ただ現時点では、我々とベッテル選手との取り組みについて、テスト以上の予定は全くなく、今回のロングドライブの後、どのような流れになるかは何も決まっていません」と説明している。
ちなみに同テストには、セバスチャン・ベッテル選手を筆頭に、ボルシェワークスドライバーのマット・キャンベル選手(オーストラリア)、ミハエル・クリステンセン選手(デンマーク)、フレデリック・マコヴィエツキ選手(フランス)、ケビン・エストレ選手(フランス)、アンドレ・ロッテラー選手(ドイツ)、ローレンス・ヴァンスール選手(ベルギー)が参加する。
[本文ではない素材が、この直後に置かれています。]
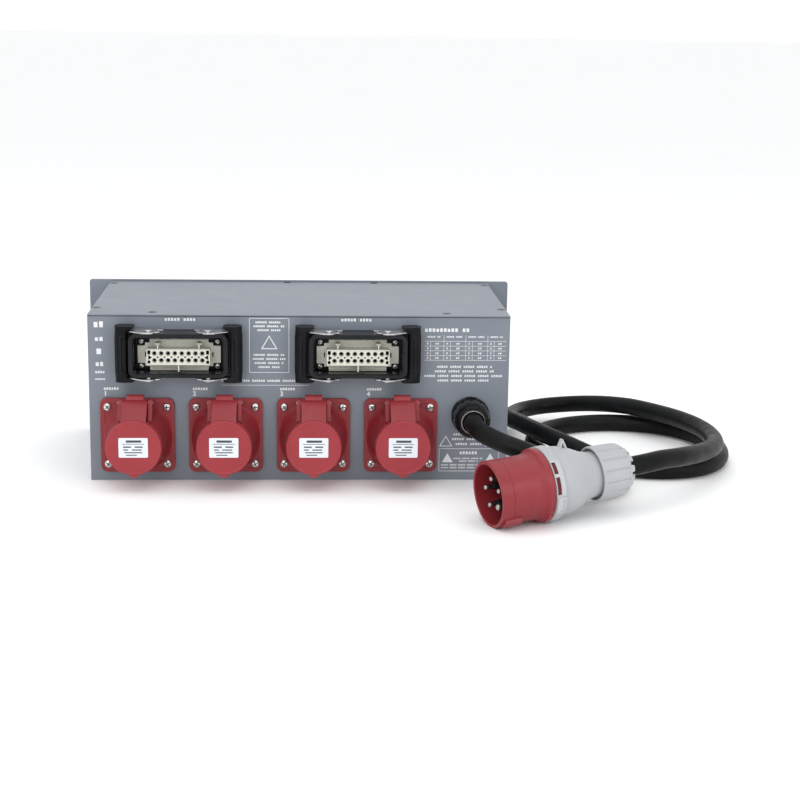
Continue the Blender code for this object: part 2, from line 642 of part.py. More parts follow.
def smooth_path(points, step):
    """Points a step apart along a centripetal Catmull-Rom curve through the given points."""
    ends = [2 * points[0] - points[1]] + points + [2 * points[-1] - points[-2]]
    fine = []
    for p0, p1, p2, p3 in zip(ends, ends[1:], ends[2:], ends[3:]):
        t1 = (p1 - p0).length ** 0.5
        t2 = t1 + (p2 - p1).length ** 0.5
        t3 = t2 + (p3 - p2).length ** 0.5
        for k in range(16):
            t = t1 + (t2 - t1) * k / 16
            a1 = p0.lerp(p1, t / t1)
            a2 = p1.lerp(p2, (t - t1) / (t2 - t1))
            a3 = p2.lerp(p3, (t - t2) / (t3 - t2))
            b1 = a1.lerp(a2, t / t2)
            b2 = a2.lerp(a3, (t - t1) / (t3 - t1))
            fine.append(b1.lerp(b2, (t - t1) / (t2 - t1)))
    fine.append(points[-1])
    lengths = [0.0]
    for a, b in zip(fine, fine[1:]):
        lengths.append(lengths[-1] + (b - a).length)
    count = round(lengths[-1] / step)
    path, j = [], 0
    for k in range(count + 1):
        want = lengths[-1] * k / count
        while j < len(fine) - 2 and lengths[j + 1] < want:
            j += 1
        span = lengths[j + 1] - lengths[j]
        path.append(fine[j].lerp(fine[j + 1], (want - lengths[j]) / span))
    return path


def power_cable():
    route = [Vector(p) * MM for p in CABLE_ROUTE]
    path = smooth_path(route, CABLE_STEP)
    curve = bpy.data.curves.new("power_cable", "CURVE")
    curve.dimensions = "3D"
    curve.bevel_depth = CABLE_D / 2
    curve.bevel_resolution = 3
    curve.use_fill_caps = True
    spline = curve.splines.new("POLY")
    spline.points.add(len(path) - 1)
    for point, co in zip(spline.points, path):
        point.co = (*co, 1)
    curve.materials.append(material("power_cable", RUBBER))
    obj = bpy.data.objects.new("power_cable", curve)
    PARTS.objects.link(obj)


def plug_frame():
    """Plug pieces are drawn along +Z towards the mouth, with +Y up as the plug lies."""
    z = PLUG_AXIS
    x = Vector((0, 0, 1)).cross(z).normalized()
    y = z.cross(x)
    turn = Matrix((x, y, z)).transposed().to_4x4()
    return Matrix.Translation(PLUG_FLANGE) @ turn @ Matrix.Rotation(PLUG_ROLL, 4, "Z")


def plug():
    place = plug_frame()
    bore = SHROUD_R - SHROUD_WALL
    front = 2 * MM
    back = front - PLUG_FLANGE_T
    shroud = turned([(bore, SHROUD_L), (SHROUD_R, SHROUD_L), (SHROUD_R, front), (PLUG_FLANGE_R, front),
                     (PLUG_FLANGE_R, back), (bore, back)], PLUG_SIDES)
    key = box((10 * MM, 6 * MM, 18 * MM), (0, -SHROUD_R, SHROUD_L - 13 * MM))
    key = cut(key, rod(bore, 2 * SHROUD_L, "Z", (0, 0, SHROUD_L), PLUG_SIDES))
    add("plug_shroud", union(shroud, key), RED_PLASTIC, place)

    floor = 12 * MM
    carrier_back = back + 0.5 * MM
    carrier = turned([(0, floor), (bore - GAP, floor), (bore - GAP, carrier_back), (0, carrier_back)],
                     PLUG_SIDES)
    places = contact_places(PIN_RING_R)
    radii = [EARTH_PIN_R] + [PIN_R] * (len(places) - 1)
    holes = [rod(r + GAP, 4 * floor, "Z", (x, y, 0)) for (x, y), r in zip(places, radii)]
    add("plug_pin_carrier", cut(carrier, *holes), DARK_RED, place)
    names = ["plug_earth_pin"] + [f"plug_pin_{k}" for k in range(1, len(places))]
    for name, (x, y), r in zip(names, places, radii):
        pin = turned([(0, PIN_TIP), (0.6 * r, PIN_TIP), (r, PIN_TIP - 1.5 * MM), (r, back + 1 * MM),
                      (0, back + 1 * MM)], SMALL_ROUND)
        add(name, shift(pin, x, y), STEEL, place)

    neck_r = 21.5 * MM
    bore_r = CABLE_D / 2 + 1.5 * MM
    face = back - GAP
    end = 6 * MM - PLUG_NUT_BACK
    housing = turned([(bore, face), (35.4 * MM, face), (35.4 * MM, -14 * MM), (33 * MM, -15 * MM),
                      (33 * MM, -20 * MM), (31.5 * MM, -32 * MM), (25 * MM, -52 * MM),
                      (neck_r, -60 * MM), (neck_r, end), (bore_r, end), (bore_r, -60 * MM)], PLUG_SIDES)
    lug = sideways(plate([(out * MM, up * MM) for out, up in PLUG_LUG], 4 * MM))
    lug = moved(lug, Matrix.Rotation(-PLUG_ROLL, 4, "Z"))
    add("plug_housing", union(housing, lug), LIGHT_GREY, place)

    nut_bore = neck_r + 0.4 * MM
    lip_r = CABLE_D / 2 + 0.6 * MM
    nut_end = GAP - PLUG_NUT_BACK
    nut = turned([(nut_bore, -PLUG_NUT_FRONT), (PLUG_NUT_R - 0.8 * MM, -PLUG_NUT_FRONT),
                  (PLUG_NUT_R, -PLUG_NUT_FRONT - 1.5 * MM), (PLUG_NUT_R - 2 * MM, nut_end + 8.7 * MM),
                  (20.5 * MM, nut_end + 2.2 * MM), (20.5 * MM, nut_end), (lip_r, nut_end),
                  (lip_r, nut_end + 3.7 * MM), (nut_bore, nut_end + 5.3 * MM)], GLAND_SIDES)
    add("plug_clamp_nut", nut, LIGHT_GREY, place)


# ---------------------------------------------------------------- breakers, lamps, terminals

def breakers():
    """A row of breakers clipped to a rail, noses through the panel, one toggle bar each."""
    nose_y = PANEL_BACK_Y + PANEL_T + BREAKER_NOSE_OUT
    body_y = PANEL_BACK_Y - 2 * MM
    nose_root = body_y - 10 * MM
    for name, x0, poles in breaker_spans():
        width = poles * POLE_W - GAP
        cx = x0 + poles * POLE_W / 2
        body = box((width, BREAKER_DEPTH, BREAKER_H), (cx, body_y - BREAKER_DEPTH / 2, WINDOW_Z))
        nose = box((width, nose_y - nose_root, WINDOW_H - 1 * MM), (cx, (nose_y + nose_root) / 2, WINDOW_Z))
        rail_slot = box((width + 4 * MM, 5 * MM, RAIL_H + 1 * MM), (cx, body_y - BREAKER_DEPTH, WINDOW_Z))
        toggle_w = TOGGLE_SHARE * poles * POLE_W
        point = Vector((cx, nose_y - TOGGLE_BACK, WINDOW_Z))
        bay = rod(TOGGLE_R + 0.5 * MM, toggle_w + 1 * MM, "X", point)
        add(f"{name}_body", cut(union(body, nose), rail_slot, bay), LIGHT_GREY)
        hub = rod(TOGGLE_R, toggle_w, "X")
        paddle = box((toggle_w - 2 * MM, 13 * MM, 5 * MM), (0, 9 * MM, 3.2 * MM), 0.6 * MM)
        toggle = moved(union(hub, paddle), Matrix.Rotation(TOGGLE_ON, 4, "X"))
        add(f"{name}_toggle", toggle, BLACK_PLASTIC, Matrix.Translation(point))
    rail_y = body_y - BREAKER_DEPTH - GAP
    width = (MAIN_POLES + MOTOR_BREAKERS * MOTOR_POLES) * POLE_W + 2 * RAIL_END
    cx = BREAKER_X0 + width / 2 - RAIL_END
    low = SHEET + GAP
    high = WINDOW_Z + 12.5 * MM
    rail = box((width, 1 * MM, RAIL_H), (cx, rail_y + 2 * MM, WINDOW_Z))
    web = box((width, 7.5 * MM, 25 * MM), (cx, rail_y - 2 * MM, WINDOW_Z))
    stand = box((24 * MM, 12 * MM, high - low), (cx, rail_y - 8 * MM, (high + low) / 2))
    add("din_rail", union(rail, web, stand), STEEL)


def lamps():
    """Round indicator lamps beside the breaker window."""
    flat = 2.4 * MM
    for n, z in enumerate(LAMP_ZS, 1):
        lens = turned([(0, LAMP_R), (3 * MM, 5.6 * MM), (5.4 * MM, 3.4 * MM), (7.5 * MM, flat),
                       (7.8 * MM, GAP), (LAMP_R, GAP), (LAMP_R, -LAMP_DEPTH), (0, -LAMP_DEPTH)], SMALL_ROUND)
        lens = moved(lens, Matrix.Rotation(-pi / 2, 4, "X"))
        add(f"phase_lamp_{n}", lens, DARK_RED, Matrix.Translation((LAMP_X, PANEL_BACK_Y + PANEL_T, z)))


def terminal_block():
    """Five-way incoming terminal block on the floor of the case."""
    x, y = TERMINAL_PLACE
    floor = SHEET + GAP
    base = box((60 * MM, 32 * MM, 12 * MM), (x, y, floor + 6 * MM))
    ways = [box((9.5 * MM, 20 * MM, 24 * MM), (x + (k - 2) * 11 * MM, y, floor + 20 * MM))
            for k in range(5)]
    add("incoming_terminal_block", union(base, *ways), LIGHT_GREY)


clear_scene()
chassis_tray()
top_cover()
rear_panel()
front_panel()
sockets()
connectors()
gland()
power_cable()
plug()
breakers()
lamps()
terminal_block()
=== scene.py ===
"""Looks of the rack-width power distribution box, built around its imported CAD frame."""
import bpy
import bmesh
from math import cos, pi, radians, sin
from mathutils import Matrix, Vector


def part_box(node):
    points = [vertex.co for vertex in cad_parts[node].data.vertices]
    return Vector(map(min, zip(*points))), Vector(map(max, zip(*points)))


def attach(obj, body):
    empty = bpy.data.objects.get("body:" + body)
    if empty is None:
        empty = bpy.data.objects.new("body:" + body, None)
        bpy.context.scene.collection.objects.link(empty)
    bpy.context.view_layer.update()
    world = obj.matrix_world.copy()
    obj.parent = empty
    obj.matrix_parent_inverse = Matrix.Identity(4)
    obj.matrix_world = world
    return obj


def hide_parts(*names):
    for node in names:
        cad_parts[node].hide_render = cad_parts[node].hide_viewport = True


MM = 0.001
ROOT = "box"

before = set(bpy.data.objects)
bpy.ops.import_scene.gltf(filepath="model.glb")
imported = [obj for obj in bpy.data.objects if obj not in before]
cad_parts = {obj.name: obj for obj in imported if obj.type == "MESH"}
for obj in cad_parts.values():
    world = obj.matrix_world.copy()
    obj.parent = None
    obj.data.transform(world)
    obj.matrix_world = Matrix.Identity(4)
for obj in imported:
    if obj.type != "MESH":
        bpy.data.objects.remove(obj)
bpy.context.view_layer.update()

REAR_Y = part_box("rear_panel")[0][1]
PANEL_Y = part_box("front_panel")[1][1]
CASE_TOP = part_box("top_cover")[1][2]
HALF_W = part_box("top_cover")[1][0]
QUARTER = Matrix.Rotation(pi / 2, 4, "X")


# ---------------------------------------------------------------- meshes, drawn in millimetres

def shift(x=0.0, y=0.0, z=0.0):
    return Matrix.Translation((x * MM, y * MM, z * MM))


def mesh_from(bm):
    mesh = bpy.data.meshes.new("shape")
    bmesh.ops.recalc_face_normals(bm, faces=bm.faces[:])
    bm.to_mesh(mesh)
    bm.free()
    return mesh


def skin(rings, loop=False, caps=True):
    """Faces between rings of points; a ring of one point closes to a tip."""
    bm = bmesh.new()
    rows = [[bm.verts.new([c * MM for c in p]) for p in ring] for ring in rings]
    pairs = list(zip(rows, rows[1:])) + ([(rows[-1], rows[0])] if loop else [])
    for low, high in pairs:
        count = max(len(low), len(high))
        for k in range(count):
            j = (k + 1) % count
            corners = [low[k % len(low)], low[j % len(low)], high[j % len(high)], high[k % len(high)]]
            corners = [v for i, v in enumerate(corners) if v not in corners[:i]]
            if len(corners) > 2:
                bm.faces.new(corners)
    if caps and not loop:
        for row in (rows[0], rows[-1]):
            if len(row) > 2:
                bm.faces.new(row)
    return mesh_from(bm)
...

なお、このロングランテストは、6月15日と16日に開催される今シーズンのハイライトであるル・マン24時間レースに向けた準備となる。過去の耐久レースシリーズで数々の栄誉を獲得し続けてきているポルシェは、去る2023年から再び挑戦し始めたワークス体制による24時間レースに、独ヴァイザッハで仕立てた3台目のハイブリッドプロトタイプを投入する予定としており、20回目の総合優勝を獲得することを目指している。